STEMtech logo

Data Engineer

STEMtech
Full-time
On-site
Atlanta, Georgia, United States

Company Description

STEMtech has a client in the Atlanta area looking for a Data Engineer who will aid in the optimization of operations by manipulating and aggregating the disparate operational and back office data sources into a format that is easily digestible by both data scientists and statistically adept colleagues.  His/her core responsibility will be to combine large volumes of disparate complex data, conduct quality checks on the data, manipulate the data and ensure continuous access to a clean format of the operational data for data scientists and other stakeholders.

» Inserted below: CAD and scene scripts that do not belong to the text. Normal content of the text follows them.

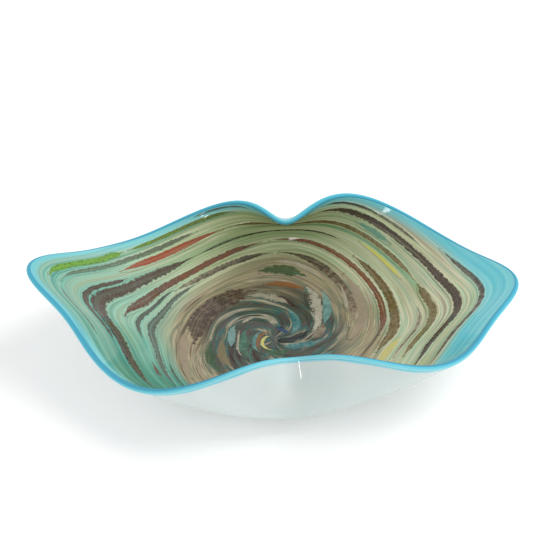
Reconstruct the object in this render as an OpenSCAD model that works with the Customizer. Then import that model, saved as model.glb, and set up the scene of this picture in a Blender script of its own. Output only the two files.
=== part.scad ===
// Art glass bowl: a round cased blank, swirled with coloured canes, then pulled out at two
// tips and pinched in at the two long sides. Everything is laid out on the flat round blank
// as an angle and a reach (0 at the centre, 1 at the rim), and the same shaping slumps it all.

/* [Blank] */
// Radius of the flat round blank, from centre to rim
blank_r = 187; // [184:1:190]
// Height that an untouched rim would stand above the floor of the bowl
blank_h = 118; // [114:1:122]
// Part of the reach that stays flat as the floor of the bowl
floor_part = 0.3; // [0.26:0.01:0.32]

/* [Wall's curve] */
// How steeply an untouched wall ends at the rim, in degrees
rim_lean = 30; // [24:1:36]
// How far the floor's curve carries on before an untouched wall turns up
belly_out = 52; // [46:1:56]
// How far the rim's lean is held down into the wall
lean_hold = 42; // [36:1:46]

/* [Tips] */
// Half the width of a tip, as an angle seen from the centre
tip_spread = 8; // [6:1:12]
// How far the left tip is pulled outward
left_tip_out = 30; // [24:1:34]
// How far the left tip is pulled upward
left_tip_up = 10; // [4:1:14]
// How far the right tip is pulled outward
right_tip_out = 20; // [14:1:26]

/* [Pinched sides] */
// Where the back is squeezed, as an angle from the right tip
back_at = 83; // [80:1:90]
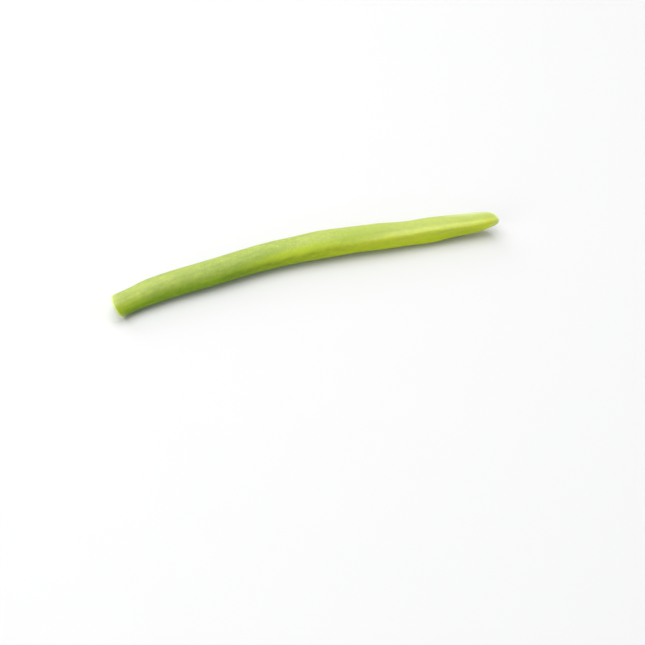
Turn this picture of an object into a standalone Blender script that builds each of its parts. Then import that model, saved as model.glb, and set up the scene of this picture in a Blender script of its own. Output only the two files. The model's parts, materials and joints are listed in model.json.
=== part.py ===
"""A trimmed green bean: one pod, grown in one piece and cut across at both ends.

Units are metres and +Z is up. The pod lies on its side along X, stem end at -X, with its bow towards +Y.
The origin is under the middle of the pod's bounding box, on the surface that the pod lies on.
"""

import math

import bmesh
import bpy
from mathutils import Matrix, Vector

# Driving dimensions
CHORD = 0.1180
SIDE_TO_SIDE = 0.0080
SEAM_TO_SEAM = 0.0087
BOW = 0.0065
FLAT_DEPTH = 0.00010

# Shapes along the pod, each as (fraction of the chord from the stem end, value). The value is a share of
# BOW, a gap in metres between the pod and the surface, or a share of the full girth.
BOW_SHAPE = (
    (0, 0.08), (0.05, 0.345), (0.13, 0.59), (0.26, 0.765), (0.39, 0.965), (0.51, 0.955), (0.63, 0.765),
    (0.75, 0.49), (0.88, 0.24), (1, 0.01),
)
GAP_BELOW = (
    (0, 0.0001), (0.12, 0), (0.31, 0.00016), (0.50, 0), (0.68, 0.00016), (0.84, 0), (0.90, 0.0006),
    (0.955, 0.0010), (1, 0.0025),
)
GIRTH = (
    (0, 0.83), (0.04, 0.81), (0.09, 0.895), (0.30, 0.94), (0.45, 0.975), (0.57, 1.015), (0.68, 0.97),
    (0.80, 0.905), (0.86, 0.885), (0.91, 0.82), (0.955, 0.775), (0.98, 0.68), (1, 0.53),
)

# How far above the horizontal the near seam sits, as (fraction of the chord from the stem end, degrees)
SEAM_TURN = (
    (0, -12), (0.30, 1), (0.50, 12), (0.60, 19), (0.72, 30), (0.82, 37), (0.90, 38), (1, 32),
)

# The seam's lips and groove, and the plain ridge of the seam on the far side
SEAM_RISE = 0.00016
SEAM_SPREAD = math.radians(13)
GROOVE_DEPTH = 0.00012
GROOVE_SPREAD = math.radians(3.4)
BACK_RIDGE_RISE = 0.00020
BACK_RIDGE_SPREAD = math.radians(10)

# Seeds inside swell the pod's flat sides: (fraction of the chord, rise of each side)
SEEDS = (
    (0.155, 0.00010), (0.285, 0.00015), (0.405, 0.00018), (0.550, 0.00024), (0.705, 0.00024),
    (0.830, 0.00036),
)
SEED_HALF_LENGTH = 0.0052

# Knife cuts: how far each face swings to the far side from square, and how far it leans to look down
STEM_CUT_SWING = math.radians(21)
STEM_CUT_LEAN = math.radians(25)
TIP_CUT_SWING = math.radians(36)
TIP_CUT_LEAN = math.radians(14)
CUT_SHEAR_LENGTH = 0.011

# The seed chamber where each cut opens it: share of the section along and across the seams, and depth
STEM_CHAMBER = {"along": 0.50, "across": 0.25, "depth": 0.0012}
TIP_CHAMBER = {"along": 0.30, "across": 0.14, "depth": 0.0004}
CHAMBER_FLOOR_SHARE = 0.75

# Mesh
SIDES = 40
RINGS = 80
SEAM_CROWDING = 0.55

# An edge where the surface turns by more than this stays crisp
SHARP_FROM = math.radians(28)

SKIN_COLOUR = (0.40, 0.52, 0.10, 1.0)
SKIN_ROUGHNESS = 0.45


def clear_scene():
    """Removes whatever the scene holds."""
    for old in list(bpy.data.objects):
        bpy.data.objects.remove(old)


def smooth_through(stations, where):
    """The value at `where` of a smooth curve through (place, value) stations."""
    last = len(stations) - 1
    span = next((i for i in range(last) if where <= stations[i + 1][0]), last - 1)

    def slope(i):
        before, after = stations[max(i - 1, 0)], stations[min(i + 1, last)]
        return (after[1] - before[1]) / (after[0] - before[0])

    (start, low), (end, high) = stations[span], stations[span + 1]
    width = end - start
    t = min(max((where - start) / width, 0), 1)
    return (
        low * (2 * t**3 - 3 * t**2 + 1)
        + high * (3 * t**2 - 2 * t**3)
        + slope(span) * width * (t**3 - 2 * t**2 + t)
        + slope(span + 1) * width * (t**3 - t**2)
    )


def half_height(fraction):
    """How far the plain oval section reaches below the middle line."""
    lean = seam_angle(fraction)
    tallest = math.hypot(math.sin(lean) * SEAM_TO_SEAM, math.cos(lean) * SIDE_TO_SIDE) / 2
    return smooth_through(GIRTH, fraction) * tallest


def middle_line(fraction):
    """The point of the pod's middle line at this fraction of the chord. It runs on straight past the ends."""
    held = min(max(fraction, 0), 1)
    height = half_height(held) + smooth_through(GAP_BELOW, held)
    point = Vector(((held - 0.5) * CHORD, BOW * smooth_through(BOW_SHAPE, held), height))
    if held != fraction:
        point += forward(held) * (fraction - held) * CHORD
    return point


def forward(fraction):
    """The way the middle line runs, towards the tip."""
    step = 0.004
    start, end = min(max(fraction - step, 0), 1), min(max(fraction + step, 0), 1)
    return (middle_line(end) - middle_line(start)).normalized()


def seam_angle(fraction):
    """How far above the horizontal the near seam sits. The pod twists a little along its length."""
    return math.radians(smooth_through(SEAM_TURN, fraction))


def seed_rise(fraction):
    """How far the seeds push each flat side out."""
    return sum(
        rise * math.exp(-(((fraction - seed) * CHORD / SEED_HALF_LENGTH) ** 2))
        for seed, rise in SEEDS
    )


def reach(fraction, angle):
    """Distance from the middle line to the skin, at an angle from the near seam."""
    girth = smooth_through(GIRTH, fraction)
    to_seam = girth * SEAM_TO_SEAM / 2
    to_side = girth * SIDE_TO_SIDE / 2 + seed_rise(fraction)
    oval = 1 / math.hypot(math.cos(angle) / to_seam, math.sin(angle) / to_side)
    from_near = math.remainder(angle, math.tau)
    from_back = math.remainder(angle - math.pi, math.tau)
    lips = SEAM_RISE * math.exp(-((from_near / SEAM_SPREAD) ** 2))
    groove = GROOVE_DEPTH * math.exp(-((from_near / GROOVE_SPREAD) ** 2))
    ridge = BACK_RIDGE_RISE * math.exp(-((from_back / BACK_RIDGE_SPREAD) ** 2))
    return oval + girth * (lips - groove + ridge)


def cut_normal(outward, swing, lean):
    """Which way a cut face looks, on a pod that runs outward there."""
    level = Vector((outward.x, outward.y, 0)).normalized()
    sideways = Vector((0, 1, 0)) - level * level.y
    swung = math.cos(swing) * level + math.sin(swing) * sideways.normalized()
    return math.cos(lean) * swung - math.sin(lean) * Vector((0, 0, 1))


def cut_shift(offset, fraction):
    """How far along the pod a point of the section moves, so that the end ring lies in the knife's plane."""
    near_stem = fraction < 0.5
    way = forward(0 if near_stem else 1)
    if near_stem:
        normal = cut_normal(-way, STEM_CUT_SWING, STEM_CUT_LEAN)
    else:
        normal = cut_normal(way, TIP_CUT_SWING, TIP_CUT_LEAN)
    from_end = (fraction if near_stem else 1 - fraction) * CHORD
    share = max(0, 1 - from_end / CUT_SHEAR_LENGTH)
    return -share * offset.dot(normal) / way.dot(normal)


def on_pod(straight):
    """Where a point of the straight unit cylinder, which runs along X from -0.5 to 0.5, sits on the pod."""
    fraction = straight.x + 0.5
    share = math.hypot(straight.y, straight.z)
    even = math.atan2(straight.z, -straight.y)
    angle = even - SEAM_CROWDING * math.sin(2 * even) / 2
    way = forward(fraction)
    far_side = Vector((-way.y, way.x, 0)).normalized()
    upward = way.cross(far_side)
    turned = angle + seam_angle(fraction)
    out = math.cos(turned) * -far_side + math.sin(turned) * upward
    offset = share * reach(fraction, angle) * out
    return middle_line(fraction) + offset + way * cut_shift(offset, fraction)


def sink_chamber(bm, cap, chamber, inward):
    """Opens the seed chamber in an end face: an oval mouth, then a shallow hollow with a smaller floor."""
    bmesh.ops.inset_individual(bm, faces=[cap], thickness=0.1)
    for vertex in cap.verts:
        even = math.atan2(vertex.co.z, vertex.co.y)
        vertex.co.y = chamber["along"] * math.cos(even)
        vertex.co.z = chamber["across"] * math.sin(even)
    floor = bmesh.ops.extrude_discrete_faces(bm, faces=[cap])["faces"][0]
    for vertex in floor.verts:
        vertex.co.x += inward * chamber["depth"] / CHORD
        vertex.co.y *= CHAMBER_FLOOR_SHARE
        vertex.co.z *= CHAMBER_FLOOR_SHARE


def settle(bm):
    """Presses the pod's low spots flat on the surface, and puts the origin under the middle of its box."""
    for vertex in bm.verts:
        vertex.co.z = max(vertex.co.z - FLAT_DEPTH, 0)
    for axis in (0, 1):
        places = [vertex.co[axis] for vertex in bm.verts]
        middle = (min(places) + max(places)) / 2
        for vertex in bm.verts:
            vertex.co[axis] -= middle


def build_pod_mesh():
    """The pod's mesh: a straight cylinder with its ends hollowed, then shaped to the pod."""
    bm = bmesh.new()
    bmesh.ops.create_cone(bm, cap_ends=True, segments=SIDES, radius1=1, radius2=1, depth=1)
    bmesh.ops.rotate(bm, verts=bm.verts, matrix=Matrix.Rotation(math.radians(90), 3, "Y"))
    lengthwise = [edge for edge in bm.edges if abs(edge.verts[0].co.x - edge.verts[1].co.x) > 0.5]
    bmesh.ops.subdivide_edges(bm, edges=lengthwise, cuts=RINGS - 1, use_grid_fill=True)
    stem_cap = min(bm.faces, key=lambda face: face.calc_center_median().x)
    tip_cap = max(bm.faces, key=lambda face: face.calc_center_median().x)
    sink_chamber(bm, stem_cap, STEM_CHAMBER, inward=1)
    sink_chamber(bm, tip_cap, TIP_CHAMBER, inward=-1)
    for vertex in bm.verts:
        vertex.co = on_pod(vertex.co)
    settle(bm)
    mesh = bpy.data.meshes.new("green_bean")
    bm.to_mesh(mesh)
    bm.free()
    return mesh


def skin_material():
    """Fresh green skin with a soft, waxy shine."""
    material = bpy.data.materials.new("bean_skin")
    material.use_nodes = True
    shader = material.node_tree.nodes["Principled BSDF"]
    shader.inputs["Base Color"].default_value = SKIN_COLOUR
    shader.inputs["Roughness"].default_value = SKIN_ROUGHNESS
    shader.inputs["Metallic"].default_value = 0
    return material


def main():
    """Builds the bean in a collection of its own."""
    clear_scene()
    collection = bpy.data.collections.new("green_bean_part")
    bpy.context.scene.collection.children.link(collection)
    mesh = build_pod_mesh()
    mesh.materials.append(skin_material())
    mesh.shade_smooth()
    mesh.set_sharp_from_angle(angle=SHARP_FROM)
    collection.objects.link(bpy.data.objects.new("green_bean", mesh))


main()
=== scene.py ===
"""Looks of a trimmed green bean: one fresh pod that lies on a pale floor under soft studio light.

The pod is modelled over its CAD solid. Lengths are in metres and +Z is up. The pod runs along X from its stem
end, at -X, to its tip. "Straight place" means a point's place in the pod if the pod were straight: how far
along it lies from the stem end, how far towards the near seam, and how far round towards the top.
"""

import json
import logging
import math
from dataclasses import dataclass, field
from enum import Enum

import bmesh
import bpy
import numpy as np
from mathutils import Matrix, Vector, noise
from mathutils.bvhtree import BVHTree

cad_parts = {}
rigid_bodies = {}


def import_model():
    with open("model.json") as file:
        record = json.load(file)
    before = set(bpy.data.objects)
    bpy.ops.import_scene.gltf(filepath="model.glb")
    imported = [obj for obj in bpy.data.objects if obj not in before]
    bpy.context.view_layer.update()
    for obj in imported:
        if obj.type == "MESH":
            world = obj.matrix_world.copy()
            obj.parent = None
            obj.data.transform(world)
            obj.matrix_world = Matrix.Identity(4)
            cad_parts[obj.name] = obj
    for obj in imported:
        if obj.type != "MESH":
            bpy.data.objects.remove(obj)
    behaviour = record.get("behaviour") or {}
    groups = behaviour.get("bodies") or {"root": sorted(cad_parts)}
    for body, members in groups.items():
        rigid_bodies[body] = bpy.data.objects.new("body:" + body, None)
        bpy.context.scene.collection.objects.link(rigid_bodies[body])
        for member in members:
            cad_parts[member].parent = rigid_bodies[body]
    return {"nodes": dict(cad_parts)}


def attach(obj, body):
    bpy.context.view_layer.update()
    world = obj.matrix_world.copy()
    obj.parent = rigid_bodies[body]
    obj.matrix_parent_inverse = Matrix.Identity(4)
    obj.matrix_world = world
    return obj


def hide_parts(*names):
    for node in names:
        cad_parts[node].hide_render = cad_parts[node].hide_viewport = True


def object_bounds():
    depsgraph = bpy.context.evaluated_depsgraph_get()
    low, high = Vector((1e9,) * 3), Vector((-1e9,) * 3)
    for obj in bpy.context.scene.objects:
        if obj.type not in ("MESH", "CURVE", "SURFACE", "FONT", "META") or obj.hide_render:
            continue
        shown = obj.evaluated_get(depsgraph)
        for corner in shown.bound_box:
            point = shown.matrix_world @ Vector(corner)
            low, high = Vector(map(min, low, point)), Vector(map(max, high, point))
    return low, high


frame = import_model()
cad_low, cad_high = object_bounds()

Colour = tuple[float, float, float]
Place = tuple[float, float, float]
Points = np.ndarray
Object = bpy.types.Object
Node = bpy.types.Node
Socket = bpy.types.NodeSocket
Tree = bpy.types.NodeTree
Material = bpy.types.Material
Readings = dict[str, object]

# How far above the horizontal the near seam sits, as (share of the pod's length from the stem end, degrees)
SEAM_TURN = ((0, -12), (0.30, 1), (0.50, 12), (0.60, 19), (0.72, 30), (0.82, 37), (0.90, 38), (1, 32))

# How much weaker, and how many times finer, each finer layer of the relief's noise is
NOISE_FALL = 1.0
NOISE_STEP = 2.0

log = logging.getLogger("green_bean")


class End(Enum):
    """The two ends of the pod, by the way that each one looks along X."""

    STEM = -1
    TIP = 1


class Slot(Enum):
    """The pod's finishes, by the number of their material slot."""

    SKIN = 0
    FLESH = 1
    LINING = 2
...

In addition, he/she will also assist in developing the data pipeline to ensure ongoing data collection, consolidation, and management

Job Description

·         Create data ingestion pipeline and processes based on jointly defined requirements

·         Profile and analyze data to identify gaps and potential data quality issues; works with business SME’s to resolve these issues

·         Identifies relationships between disparate data sources

·         Uses Python, “R”, Informatica, and other Big Data tools and technologies to code the data Engineering routines

·         Designs and develops the Data Engineering routines for feature extraction, feature generation and feature engineering

·         Works with the group of data scientists and business SMEs to get the requirements and present the details in data

·         Designs and jointly develops the data architecture with data architect and ensures security and maintenance

·         Explores suitable options, designs, and creates data pipeline (data lake / data warehouses) for specific analytical solutions 

·         Identifies gaps and implements solutions for data security, quality and automation of processes

·         Builds data tools and products for effort automation and easy data accessibility

·         Supports maintenance, bug fixing and performance analysis along data pipeline

·         Diagnoses existing architecture and data maturity and identifies gaps

·         Gather requirements, assess gaps and build roadmaps and architectures to help the analytics driven organization achieve its goals

Qualifications

·         8-10 years of experience in data engineering and Data Lake using any Hadoop ecosystem

·         Bachelor’s Degree in Computer Science, Engineering, and/or background in Mathematic and Statistics; Master’s or other advanced degree a plus

·         Previous leadership experience

·         Experience on Big Data platforms (e.g. Hadoop, Map/Reduce, Spark, HBase, HDInsight, Data Bricks, Hive) and with programming languages like UNIX shell scripting, Python etc.

·         Has used SQL, PL/SQL or T-SQL with RDBMSs like Teradata, MS SQL Server, Oracle etc in production environments

·         Experience with reporting and BI packages e.g. PowerBI, Tableau, SAP BO etc.

·         Strong critical thinking and problem solving skills

·         Success at working on cross-functional teams to meet a common goal

·         Self-starter with a high sense of urgency

Additional Information

All your information will be kept confidential according to EEO guidelines.